A PSO-enhanced Gauss pseudospectral method to solve trajectory planning for autonomous underwater vehicles

A fast optimization method based on the Gauss pseudospectral method (GPM) and particle swarm optimization (PSO) is studied for trajectory optimization of obstacle-avoidance navigation of autonomous underwater vehicles (AUVs). A multi-constraint trajectory planning model is established according to the dynamic constraints, boundary constraints, and path constraints. The trajectory optimization problem is converted into a non-linear programming (NLP) problem by means of the GPM, which is solved by the sequential quadratic programming (SQP) algorithm.
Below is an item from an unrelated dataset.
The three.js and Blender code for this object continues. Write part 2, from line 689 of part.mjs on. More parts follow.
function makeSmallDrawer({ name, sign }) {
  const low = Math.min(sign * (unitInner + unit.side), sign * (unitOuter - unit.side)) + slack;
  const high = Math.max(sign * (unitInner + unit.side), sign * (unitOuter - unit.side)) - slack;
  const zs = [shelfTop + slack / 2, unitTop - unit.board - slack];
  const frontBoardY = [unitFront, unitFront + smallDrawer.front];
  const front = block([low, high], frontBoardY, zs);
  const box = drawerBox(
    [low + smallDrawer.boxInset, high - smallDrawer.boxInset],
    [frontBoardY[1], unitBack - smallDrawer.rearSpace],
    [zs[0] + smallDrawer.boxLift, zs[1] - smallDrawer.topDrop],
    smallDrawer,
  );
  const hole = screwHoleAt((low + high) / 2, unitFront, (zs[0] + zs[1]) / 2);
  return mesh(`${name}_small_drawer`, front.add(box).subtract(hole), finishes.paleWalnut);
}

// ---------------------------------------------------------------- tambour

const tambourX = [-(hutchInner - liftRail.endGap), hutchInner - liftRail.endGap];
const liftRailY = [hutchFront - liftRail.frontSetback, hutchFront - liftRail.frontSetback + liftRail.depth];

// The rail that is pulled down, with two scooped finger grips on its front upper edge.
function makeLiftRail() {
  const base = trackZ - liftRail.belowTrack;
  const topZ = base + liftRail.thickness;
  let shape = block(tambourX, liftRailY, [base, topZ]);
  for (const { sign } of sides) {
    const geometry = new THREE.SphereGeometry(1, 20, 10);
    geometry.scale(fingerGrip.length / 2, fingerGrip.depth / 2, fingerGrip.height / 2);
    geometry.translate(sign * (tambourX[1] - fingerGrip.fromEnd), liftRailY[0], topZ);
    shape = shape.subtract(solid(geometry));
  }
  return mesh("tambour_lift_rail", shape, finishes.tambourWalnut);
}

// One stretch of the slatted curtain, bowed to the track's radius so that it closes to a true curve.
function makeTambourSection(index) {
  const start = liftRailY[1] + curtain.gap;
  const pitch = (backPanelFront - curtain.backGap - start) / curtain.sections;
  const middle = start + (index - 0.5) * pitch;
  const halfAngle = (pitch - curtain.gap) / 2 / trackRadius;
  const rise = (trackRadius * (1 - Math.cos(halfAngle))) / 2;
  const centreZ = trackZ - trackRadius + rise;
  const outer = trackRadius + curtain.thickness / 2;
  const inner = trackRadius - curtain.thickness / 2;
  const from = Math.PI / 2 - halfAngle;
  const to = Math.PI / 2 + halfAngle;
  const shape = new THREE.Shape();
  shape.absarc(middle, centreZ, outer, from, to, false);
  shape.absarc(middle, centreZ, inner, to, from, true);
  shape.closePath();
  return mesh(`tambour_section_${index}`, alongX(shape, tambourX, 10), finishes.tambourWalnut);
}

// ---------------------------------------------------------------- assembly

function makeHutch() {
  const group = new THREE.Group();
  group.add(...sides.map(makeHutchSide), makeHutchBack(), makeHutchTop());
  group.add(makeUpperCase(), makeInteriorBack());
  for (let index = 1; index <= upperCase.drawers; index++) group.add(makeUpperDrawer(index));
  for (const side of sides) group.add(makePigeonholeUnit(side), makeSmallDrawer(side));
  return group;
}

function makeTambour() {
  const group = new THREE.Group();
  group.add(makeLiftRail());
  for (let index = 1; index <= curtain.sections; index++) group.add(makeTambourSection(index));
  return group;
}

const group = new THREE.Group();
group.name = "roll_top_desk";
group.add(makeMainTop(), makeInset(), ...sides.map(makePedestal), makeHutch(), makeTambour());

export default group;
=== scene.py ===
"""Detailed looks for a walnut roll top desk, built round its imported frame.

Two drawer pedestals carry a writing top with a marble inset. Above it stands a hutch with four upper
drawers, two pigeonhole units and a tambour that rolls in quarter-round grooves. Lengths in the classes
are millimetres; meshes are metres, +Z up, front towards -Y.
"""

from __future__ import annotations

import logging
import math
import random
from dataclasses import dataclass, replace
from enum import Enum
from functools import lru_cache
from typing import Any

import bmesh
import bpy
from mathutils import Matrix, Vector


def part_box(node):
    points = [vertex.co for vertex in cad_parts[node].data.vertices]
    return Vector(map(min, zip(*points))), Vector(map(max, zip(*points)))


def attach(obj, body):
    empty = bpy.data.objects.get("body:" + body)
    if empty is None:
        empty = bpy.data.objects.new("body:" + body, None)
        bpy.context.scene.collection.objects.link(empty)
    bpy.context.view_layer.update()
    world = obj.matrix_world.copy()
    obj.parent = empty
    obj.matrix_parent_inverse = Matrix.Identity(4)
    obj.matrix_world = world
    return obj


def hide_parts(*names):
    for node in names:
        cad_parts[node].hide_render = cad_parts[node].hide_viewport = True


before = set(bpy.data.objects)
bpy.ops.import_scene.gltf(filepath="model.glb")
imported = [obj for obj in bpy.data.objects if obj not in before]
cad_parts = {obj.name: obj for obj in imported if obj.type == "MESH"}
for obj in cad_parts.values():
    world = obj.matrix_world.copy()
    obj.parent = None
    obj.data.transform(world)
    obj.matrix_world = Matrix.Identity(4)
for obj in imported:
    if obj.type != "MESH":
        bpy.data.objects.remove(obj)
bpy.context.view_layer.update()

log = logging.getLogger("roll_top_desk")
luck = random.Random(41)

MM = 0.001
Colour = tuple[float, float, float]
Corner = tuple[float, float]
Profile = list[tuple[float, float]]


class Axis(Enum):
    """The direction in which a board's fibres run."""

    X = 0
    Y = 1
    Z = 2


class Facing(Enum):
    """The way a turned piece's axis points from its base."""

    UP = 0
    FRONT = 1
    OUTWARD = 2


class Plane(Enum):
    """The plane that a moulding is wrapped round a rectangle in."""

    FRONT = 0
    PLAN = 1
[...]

Aiming at the initial values dependence of the SQP algorithm, a method combining PSO pre-planning with the GPM is proposed. The pre-planned trajectory points are configured on the Legendre-Gauss (LG) points of the GPM by fitting as the initial values for the SQP calculated trajectory planning problem. After simulation analysis, the convergence speed of the optimal solution can be accelerated by using the pretreated initial values. Compared to the linear interpolation and the cubic spline interpolation, the PSO pre-planning method improves computational efficiency by 82.3% and 88.6%, which verifies the effectiveness of the PSO-GPM to solve the trajectory optimization problem.